Metzler Receives Grant to Advance Long-Range Imaging with Machine Learning
Atmospheric turbulence—aside from causing bumpy air travel—can also affect aerial imaging systems used for surveillance, astronomy and more. Long-range imaging can be especially difficult, with pictures often ending up distorted and of little use because of the chaotic flow of air between the camera and object being photographed.
A University of Maryland expert in machine learning and computational imaging has just received a $360,000 grant from the Army Research Office (ARO) to address this challenge. Christopher Metzler, an assistant professor of computer science with an appointment in the University of Maryland Institute for Advanced Computer Studies (UMIACS), was awarded the funding through the ARO’s Early Career Program.
The award will support a three-year project to develop a system that uses high-speed cameras and machine learning algorithms to instantaneously create clearer images, even in areas of extreme turbulence.
“Regardless of how good your optics are, no matter how much you spend, you’re fundamentally limited by the atmosphere,” Metzler says. “When you have a big telescope, images are going to be blurry and distorted because of the atmosphere, and correcting for that is going to be a challenge.”
The current approach toward long-range imaging focuses on measuring the level of distortion, then gradually adjusting the optical system to compensate for the atmospheric interference, Metzler says.
But these types of systems are very difficult to use when trying to capture an object moving at high speeds. “By the time you look at it and try to compensate for the turbulence, the atmospheric conditions may have changed,” Metzler explains.
To overcome this, Metzler—working with his graduate students and others—is using neuromorphic cameras, also known as event cameras, which are triggered by movement and overall changes in intensity to capture data under a variety of conditions.
Traditional cameras used for long-range imaging can capture visuals at a rate of a hundred frames per second. The neuromorphic cameras can capture 10,000 frames per second, while using relatively little power.

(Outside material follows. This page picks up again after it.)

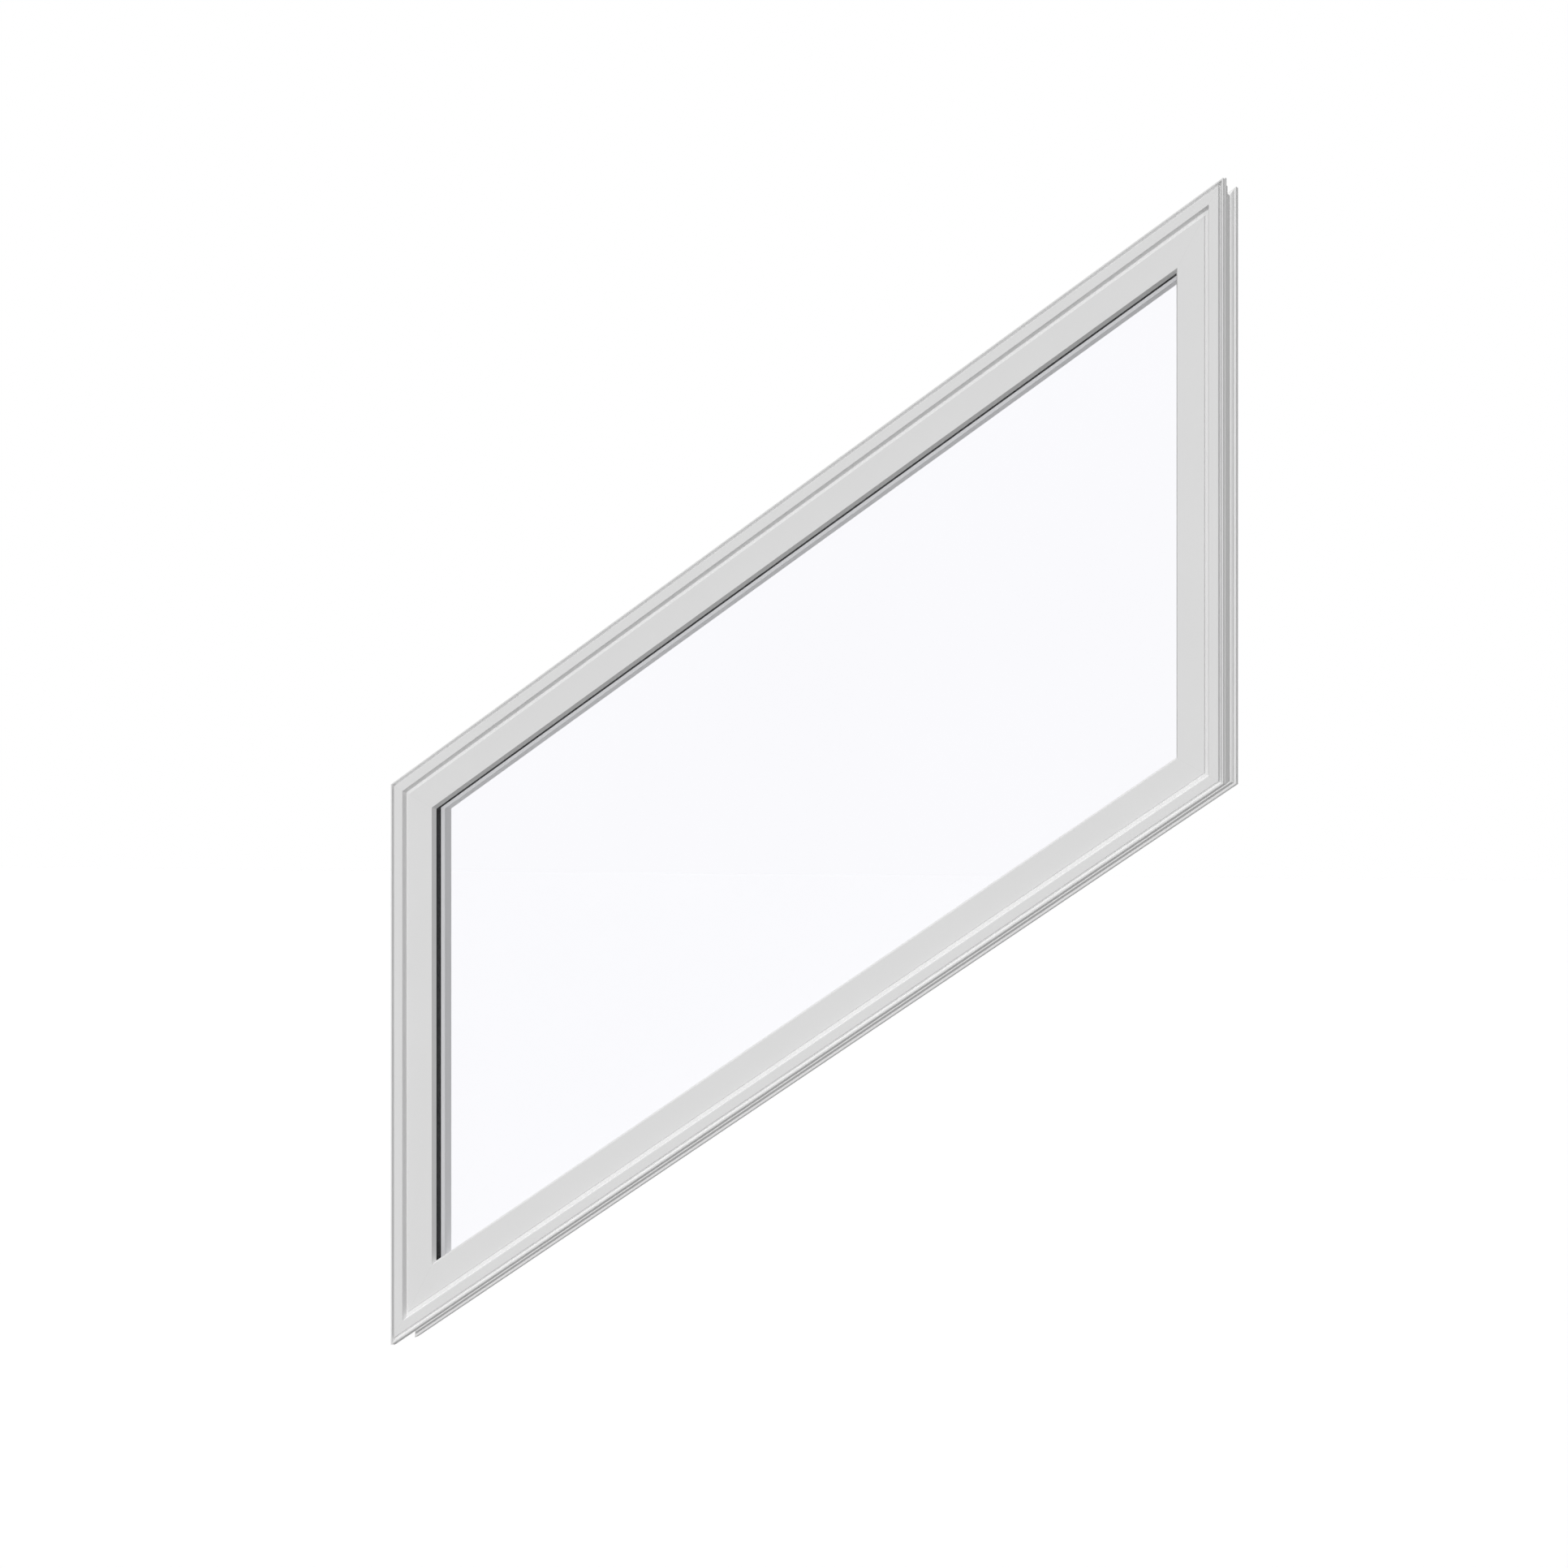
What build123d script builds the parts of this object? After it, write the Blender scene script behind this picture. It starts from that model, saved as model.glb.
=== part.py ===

Processing this non-traditional data—when thousands of frames are coming in every second—is an extremely unique challenge, one that Metzler describes as the project’s “primary hurdle.”
The raw neuromorphic data is fundamentally different, he says, and looks nothing like an image, with no existing mechanisms to process the data effectively.
Metzler plans to design novel machine learning algorithms to process the data, as well as unique optical hardware that can capture more diverse measurements filled with more information.
One of Metzler’s graduate students, computer science doctoral student Sachin Shah, will contribute heavily to the ARO-funded research. He is the lead author on a paper describing some of the strategies the researchers expect to deploy, and he recently presented the work at the IEEE/CVF Computer Vision and Pattern Recognition Conference (CVPR) held in Seattle.
“It is rewarding to see our theoretical insights lead to tangible performance improvement,” says Shah. “This project is unlocking fundamentally new sensing capabilities by combining next-generation hardware with cutting-edge algorithms.”
Also assisting on the project is Matthew Ziemann, a physicist at the U.S. Army Research Laboratory who is also studying for his Ph.D. at Maryland under the guidance of Metzler.
Metzler says he expects that when the ARO project is completed, the U.S. Army will be able to effectively use the technology in areas like surveillance, aircraft communication and space debris monitoring.
“At the end, we’ll have a powerful approach for imaging through optical aberrations at tens of thousands of frames per seconds,” he says.